▶ _DATA SHOWN_
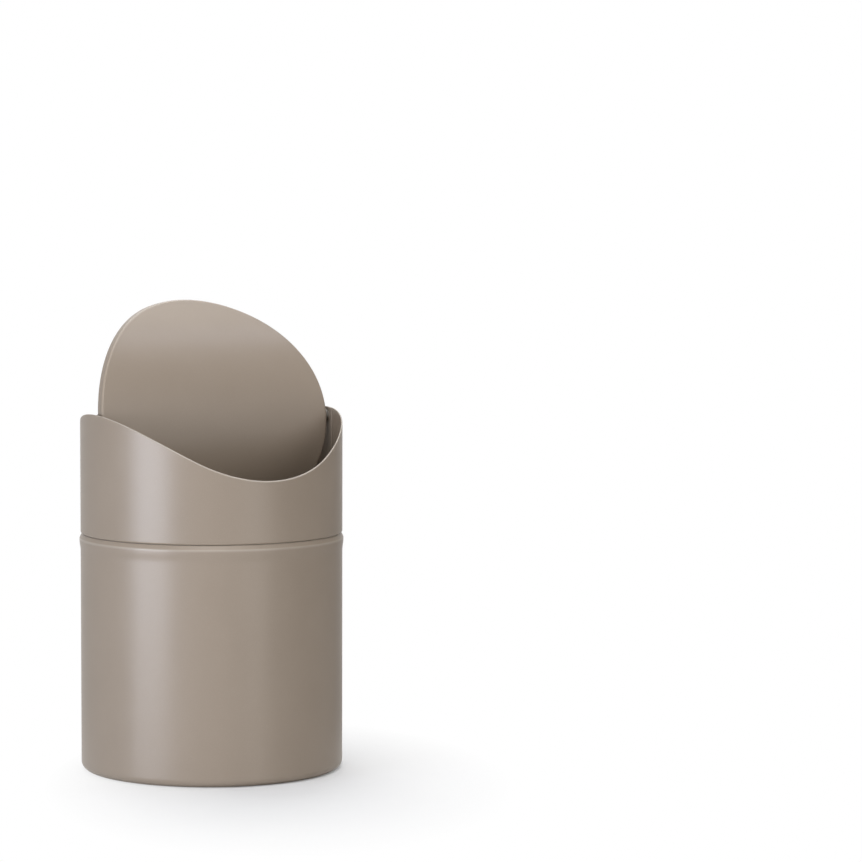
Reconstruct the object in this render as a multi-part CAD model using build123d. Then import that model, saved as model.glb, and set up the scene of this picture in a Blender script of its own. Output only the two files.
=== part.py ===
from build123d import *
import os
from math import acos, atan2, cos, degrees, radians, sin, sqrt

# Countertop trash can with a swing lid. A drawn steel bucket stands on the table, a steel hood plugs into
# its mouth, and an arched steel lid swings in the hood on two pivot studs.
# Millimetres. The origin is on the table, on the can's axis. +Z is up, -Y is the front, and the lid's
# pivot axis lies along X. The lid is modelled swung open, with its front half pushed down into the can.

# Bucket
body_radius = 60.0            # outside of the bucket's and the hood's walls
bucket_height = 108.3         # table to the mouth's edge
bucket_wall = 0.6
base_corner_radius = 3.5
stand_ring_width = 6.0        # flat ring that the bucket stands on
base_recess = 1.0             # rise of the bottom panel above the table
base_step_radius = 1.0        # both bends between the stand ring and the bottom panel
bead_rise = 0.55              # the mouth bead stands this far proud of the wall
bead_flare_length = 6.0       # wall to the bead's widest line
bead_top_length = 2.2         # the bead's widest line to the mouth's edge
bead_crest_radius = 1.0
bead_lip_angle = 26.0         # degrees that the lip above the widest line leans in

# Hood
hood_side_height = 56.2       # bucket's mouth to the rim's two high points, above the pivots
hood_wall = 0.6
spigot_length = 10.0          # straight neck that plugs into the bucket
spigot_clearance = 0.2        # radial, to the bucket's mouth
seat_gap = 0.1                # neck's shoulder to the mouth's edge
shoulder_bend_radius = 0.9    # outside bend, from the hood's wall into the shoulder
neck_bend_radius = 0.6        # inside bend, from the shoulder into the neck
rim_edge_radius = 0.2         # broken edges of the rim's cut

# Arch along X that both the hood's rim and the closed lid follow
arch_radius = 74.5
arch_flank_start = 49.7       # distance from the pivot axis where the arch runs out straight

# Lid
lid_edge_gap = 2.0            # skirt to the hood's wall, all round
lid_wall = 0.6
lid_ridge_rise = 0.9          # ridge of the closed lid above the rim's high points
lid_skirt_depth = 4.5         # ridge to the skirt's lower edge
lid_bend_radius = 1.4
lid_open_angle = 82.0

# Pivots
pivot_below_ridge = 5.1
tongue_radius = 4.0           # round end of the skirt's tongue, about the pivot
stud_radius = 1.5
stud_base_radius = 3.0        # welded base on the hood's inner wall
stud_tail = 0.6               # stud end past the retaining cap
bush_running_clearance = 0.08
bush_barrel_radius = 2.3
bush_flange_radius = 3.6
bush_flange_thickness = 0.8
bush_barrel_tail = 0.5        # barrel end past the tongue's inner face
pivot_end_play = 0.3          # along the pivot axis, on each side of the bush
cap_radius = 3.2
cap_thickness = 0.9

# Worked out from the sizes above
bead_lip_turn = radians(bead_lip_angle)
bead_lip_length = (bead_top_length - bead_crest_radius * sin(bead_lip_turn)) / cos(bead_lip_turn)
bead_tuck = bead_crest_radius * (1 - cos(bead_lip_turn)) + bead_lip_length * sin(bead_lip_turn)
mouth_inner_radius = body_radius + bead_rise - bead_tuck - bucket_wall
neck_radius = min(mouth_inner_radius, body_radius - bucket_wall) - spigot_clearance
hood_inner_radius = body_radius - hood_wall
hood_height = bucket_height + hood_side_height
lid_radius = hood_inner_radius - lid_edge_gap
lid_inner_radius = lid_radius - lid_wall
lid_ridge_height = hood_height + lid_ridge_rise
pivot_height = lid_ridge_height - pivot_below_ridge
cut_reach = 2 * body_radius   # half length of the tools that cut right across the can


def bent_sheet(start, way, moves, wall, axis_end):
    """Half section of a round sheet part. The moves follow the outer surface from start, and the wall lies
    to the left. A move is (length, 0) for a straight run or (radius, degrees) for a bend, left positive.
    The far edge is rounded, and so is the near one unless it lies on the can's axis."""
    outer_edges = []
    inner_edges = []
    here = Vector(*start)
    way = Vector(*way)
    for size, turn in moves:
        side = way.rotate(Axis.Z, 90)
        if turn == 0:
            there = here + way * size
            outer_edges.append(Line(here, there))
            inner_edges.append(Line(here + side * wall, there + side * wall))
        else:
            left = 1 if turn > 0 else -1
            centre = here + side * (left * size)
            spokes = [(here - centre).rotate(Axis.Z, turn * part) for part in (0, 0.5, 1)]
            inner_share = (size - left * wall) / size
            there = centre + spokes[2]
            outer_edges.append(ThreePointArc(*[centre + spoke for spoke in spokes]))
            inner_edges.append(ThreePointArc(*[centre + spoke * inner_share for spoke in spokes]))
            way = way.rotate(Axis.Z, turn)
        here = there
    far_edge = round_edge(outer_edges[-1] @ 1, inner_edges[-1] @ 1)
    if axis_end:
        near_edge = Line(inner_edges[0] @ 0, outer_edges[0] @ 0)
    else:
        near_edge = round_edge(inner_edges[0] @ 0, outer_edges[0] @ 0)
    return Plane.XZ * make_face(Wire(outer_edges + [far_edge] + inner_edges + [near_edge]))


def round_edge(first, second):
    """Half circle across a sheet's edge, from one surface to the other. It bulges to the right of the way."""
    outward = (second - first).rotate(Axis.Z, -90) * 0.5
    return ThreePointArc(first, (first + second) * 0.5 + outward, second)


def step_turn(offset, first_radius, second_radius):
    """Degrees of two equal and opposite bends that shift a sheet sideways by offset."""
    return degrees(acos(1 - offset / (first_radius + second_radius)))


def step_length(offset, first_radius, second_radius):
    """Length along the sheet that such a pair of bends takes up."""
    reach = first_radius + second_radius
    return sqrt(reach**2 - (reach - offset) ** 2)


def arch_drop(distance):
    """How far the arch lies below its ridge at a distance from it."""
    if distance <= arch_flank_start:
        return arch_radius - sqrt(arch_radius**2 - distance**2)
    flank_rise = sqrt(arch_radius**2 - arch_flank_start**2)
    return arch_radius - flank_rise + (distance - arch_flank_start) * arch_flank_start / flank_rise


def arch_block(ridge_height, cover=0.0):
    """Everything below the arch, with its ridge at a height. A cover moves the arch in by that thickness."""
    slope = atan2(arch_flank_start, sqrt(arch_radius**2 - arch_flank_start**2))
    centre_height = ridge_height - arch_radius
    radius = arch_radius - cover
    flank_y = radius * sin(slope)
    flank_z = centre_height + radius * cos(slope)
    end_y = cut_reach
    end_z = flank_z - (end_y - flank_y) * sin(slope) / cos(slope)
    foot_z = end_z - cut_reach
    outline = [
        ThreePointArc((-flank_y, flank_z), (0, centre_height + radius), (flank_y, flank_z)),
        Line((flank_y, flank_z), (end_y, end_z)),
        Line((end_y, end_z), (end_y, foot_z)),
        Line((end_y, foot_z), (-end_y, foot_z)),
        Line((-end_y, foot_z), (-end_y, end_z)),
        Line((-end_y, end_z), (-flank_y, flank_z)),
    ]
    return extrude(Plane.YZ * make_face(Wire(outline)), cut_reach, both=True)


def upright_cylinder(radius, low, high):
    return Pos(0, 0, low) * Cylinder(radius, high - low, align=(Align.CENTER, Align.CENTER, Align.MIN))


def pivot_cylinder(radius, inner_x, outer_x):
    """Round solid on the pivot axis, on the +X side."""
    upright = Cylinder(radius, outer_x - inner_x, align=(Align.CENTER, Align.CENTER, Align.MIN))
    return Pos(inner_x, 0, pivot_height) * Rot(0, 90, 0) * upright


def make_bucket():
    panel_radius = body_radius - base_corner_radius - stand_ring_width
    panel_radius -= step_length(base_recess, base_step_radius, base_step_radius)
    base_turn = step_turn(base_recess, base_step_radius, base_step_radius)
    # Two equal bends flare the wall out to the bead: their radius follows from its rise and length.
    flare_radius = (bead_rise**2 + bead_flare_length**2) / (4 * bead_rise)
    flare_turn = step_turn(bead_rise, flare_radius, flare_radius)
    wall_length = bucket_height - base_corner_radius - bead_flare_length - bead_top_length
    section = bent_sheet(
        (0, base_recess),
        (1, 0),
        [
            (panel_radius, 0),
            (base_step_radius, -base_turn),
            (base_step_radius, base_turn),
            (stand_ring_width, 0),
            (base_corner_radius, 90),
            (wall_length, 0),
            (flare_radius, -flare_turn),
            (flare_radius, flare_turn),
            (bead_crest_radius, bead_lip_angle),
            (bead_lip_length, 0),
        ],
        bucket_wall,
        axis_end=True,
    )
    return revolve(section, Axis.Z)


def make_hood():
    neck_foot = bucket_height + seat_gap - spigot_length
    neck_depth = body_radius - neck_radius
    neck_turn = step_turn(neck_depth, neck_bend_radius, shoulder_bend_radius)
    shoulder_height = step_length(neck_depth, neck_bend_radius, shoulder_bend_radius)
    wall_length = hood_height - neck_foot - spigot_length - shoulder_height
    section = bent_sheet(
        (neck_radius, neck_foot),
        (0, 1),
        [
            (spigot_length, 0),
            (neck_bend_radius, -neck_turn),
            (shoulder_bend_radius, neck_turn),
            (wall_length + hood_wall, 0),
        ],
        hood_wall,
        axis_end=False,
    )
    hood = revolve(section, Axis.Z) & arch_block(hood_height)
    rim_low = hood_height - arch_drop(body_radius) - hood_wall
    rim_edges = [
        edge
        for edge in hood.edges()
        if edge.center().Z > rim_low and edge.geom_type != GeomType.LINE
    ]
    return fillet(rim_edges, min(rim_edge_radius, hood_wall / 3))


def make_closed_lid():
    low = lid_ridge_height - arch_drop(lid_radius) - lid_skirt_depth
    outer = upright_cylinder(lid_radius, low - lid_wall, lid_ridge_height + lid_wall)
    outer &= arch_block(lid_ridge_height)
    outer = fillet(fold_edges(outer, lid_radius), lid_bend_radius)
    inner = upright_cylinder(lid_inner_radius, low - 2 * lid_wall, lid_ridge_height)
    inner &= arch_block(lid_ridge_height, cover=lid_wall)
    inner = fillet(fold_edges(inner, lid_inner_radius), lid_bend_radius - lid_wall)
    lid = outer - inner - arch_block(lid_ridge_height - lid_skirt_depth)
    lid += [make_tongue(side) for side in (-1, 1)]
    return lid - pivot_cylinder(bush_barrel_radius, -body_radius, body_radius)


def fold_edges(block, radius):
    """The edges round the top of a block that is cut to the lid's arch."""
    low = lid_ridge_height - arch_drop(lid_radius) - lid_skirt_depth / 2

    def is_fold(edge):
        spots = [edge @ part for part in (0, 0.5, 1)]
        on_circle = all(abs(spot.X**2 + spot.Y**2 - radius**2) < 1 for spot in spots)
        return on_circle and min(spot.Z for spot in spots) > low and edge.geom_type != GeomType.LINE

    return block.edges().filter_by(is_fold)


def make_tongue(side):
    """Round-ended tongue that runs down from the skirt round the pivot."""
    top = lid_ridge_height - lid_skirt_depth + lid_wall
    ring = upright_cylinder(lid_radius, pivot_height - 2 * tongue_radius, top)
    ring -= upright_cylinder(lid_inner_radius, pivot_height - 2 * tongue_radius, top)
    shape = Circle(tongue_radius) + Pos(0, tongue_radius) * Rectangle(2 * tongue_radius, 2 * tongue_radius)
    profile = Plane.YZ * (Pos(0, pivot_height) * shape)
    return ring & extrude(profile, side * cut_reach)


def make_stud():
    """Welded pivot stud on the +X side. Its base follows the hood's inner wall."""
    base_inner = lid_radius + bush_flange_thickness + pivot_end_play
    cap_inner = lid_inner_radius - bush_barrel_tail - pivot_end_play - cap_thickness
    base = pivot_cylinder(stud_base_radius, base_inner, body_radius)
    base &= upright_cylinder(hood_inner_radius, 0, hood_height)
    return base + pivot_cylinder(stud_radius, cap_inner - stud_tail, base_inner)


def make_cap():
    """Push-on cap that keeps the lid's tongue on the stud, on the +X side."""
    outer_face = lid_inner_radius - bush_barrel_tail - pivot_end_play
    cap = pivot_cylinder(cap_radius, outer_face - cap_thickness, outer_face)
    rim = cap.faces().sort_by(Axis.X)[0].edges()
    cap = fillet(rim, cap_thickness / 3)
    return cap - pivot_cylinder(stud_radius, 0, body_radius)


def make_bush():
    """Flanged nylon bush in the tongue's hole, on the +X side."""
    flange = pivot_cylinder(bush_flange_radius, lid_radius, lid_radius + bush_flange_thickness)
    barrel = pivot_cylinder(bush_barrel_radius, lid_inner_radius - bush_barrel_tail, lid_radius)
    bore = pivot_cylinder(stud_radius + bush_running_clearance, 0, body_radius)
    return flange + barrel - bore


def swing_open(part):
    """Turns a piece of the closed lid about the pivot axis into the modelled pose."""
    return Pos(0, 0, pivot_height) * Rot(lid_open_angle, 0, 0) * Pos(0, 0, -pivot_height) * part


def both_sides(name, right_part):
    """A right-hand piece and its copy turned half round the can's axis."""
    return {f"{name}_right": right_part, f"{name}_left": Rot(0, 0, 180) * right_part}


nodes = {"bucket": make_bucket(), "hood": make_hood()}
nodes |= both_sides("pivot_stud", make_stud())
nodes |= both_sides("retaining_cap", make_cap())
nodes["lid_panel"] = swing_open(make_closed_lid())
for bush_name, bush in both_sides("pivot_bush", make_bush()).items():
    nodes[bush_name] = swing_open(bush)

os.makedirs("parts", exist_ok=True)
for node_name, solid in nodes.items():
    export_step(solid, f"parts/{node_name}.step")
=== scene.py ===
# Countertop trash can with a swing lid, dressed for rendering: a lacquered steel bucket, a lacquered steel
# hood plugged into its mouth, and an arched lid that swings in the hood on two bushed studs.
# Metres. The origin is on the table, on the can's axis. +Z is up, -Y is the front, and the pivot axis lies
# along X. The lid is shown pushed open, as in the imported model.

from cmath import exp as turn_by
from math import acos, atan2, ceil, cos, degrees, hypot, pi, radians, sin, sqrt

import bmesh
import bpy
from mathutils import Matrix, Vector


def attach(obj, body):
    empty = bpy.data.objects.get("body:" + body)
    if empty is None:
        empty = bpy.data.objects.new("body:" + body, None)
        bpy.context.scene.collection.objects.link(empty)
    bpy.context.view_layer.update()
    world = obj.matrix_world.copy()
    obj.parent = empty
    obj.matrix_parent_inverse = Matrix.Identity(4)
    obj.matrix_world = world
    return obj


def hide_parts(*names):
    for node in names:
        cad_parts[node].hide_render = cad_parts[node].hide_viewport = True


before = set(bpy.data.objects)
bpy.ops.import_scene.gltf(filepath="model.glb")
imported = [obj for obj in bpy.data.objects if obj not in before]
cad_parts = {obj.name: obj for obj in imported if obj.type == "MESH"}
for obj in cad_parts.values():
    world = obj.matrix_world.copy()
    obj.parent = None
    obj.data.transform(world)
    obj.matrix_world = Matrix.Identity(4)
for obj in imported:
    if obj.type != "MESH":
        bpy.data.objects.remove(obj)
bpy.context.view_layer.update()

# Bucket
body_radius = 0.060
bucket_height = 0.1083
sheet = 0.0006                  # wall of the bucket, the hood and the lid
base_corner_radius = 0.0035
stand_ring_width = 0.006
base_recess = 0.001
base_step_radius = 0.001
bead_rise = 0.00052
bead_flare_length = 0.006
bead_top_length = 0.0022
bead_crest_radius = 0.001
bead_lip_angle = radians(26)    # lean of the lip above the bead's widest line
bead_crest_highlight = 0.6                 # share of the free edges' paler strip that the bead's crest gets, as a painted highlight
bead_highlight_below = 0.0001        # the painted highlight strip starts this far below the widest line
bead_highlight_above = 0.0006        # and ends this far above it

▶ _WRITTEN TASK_
Return only the lines from the beginning of the material up to and including the line with "# pivot axis", exactly as written.

▶ _SOLUTION BELOW_
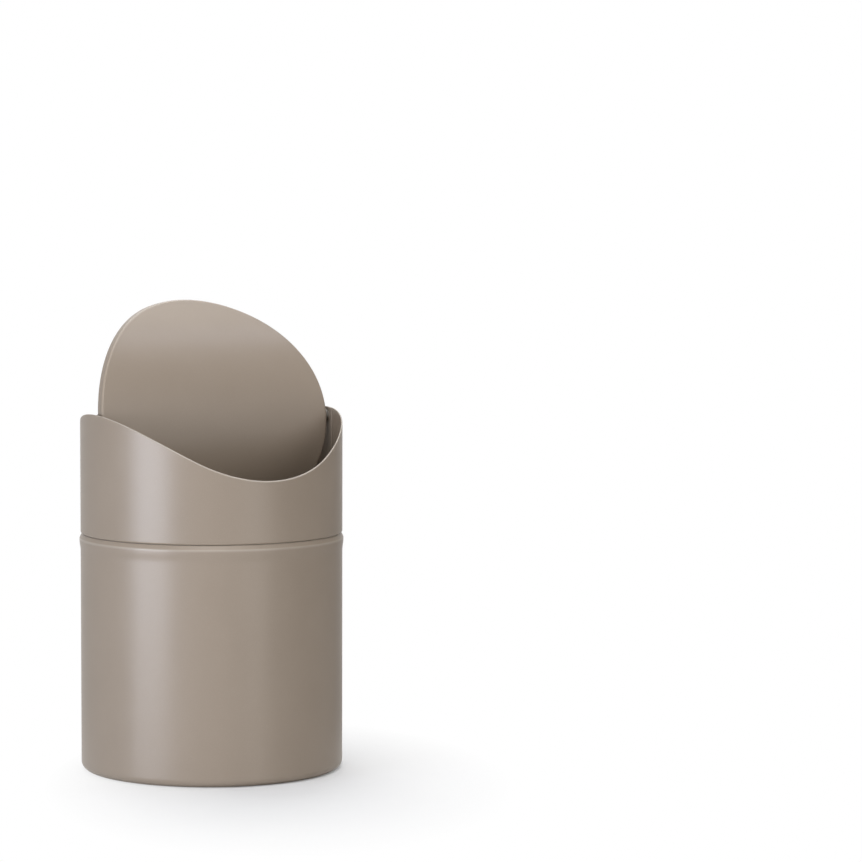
Reconstruct the object in this render as a multi-part CAD model using build123d. Then import that model, saved as model.glb, and set up the scene of this picture in a Blender script of its own. Output only the two files.
=== part.py ===
from build123d import *
import os
from math import acos, atan2, cos, degrees, radians, sin, sqrt

# Countertop trash can with a swing lid. A drawn steel bucket stands on the table, a steel hood plugs into
# its mouth, and an arched steel lid swings in the hood on two pivot studs.
# Millimetres. The origin is on the table, on the can's axis. +Z is up, -Y is the front, and the lid's
# pivot axis lies along X. The lid is modelled swung open, with its front half pushed down into the can.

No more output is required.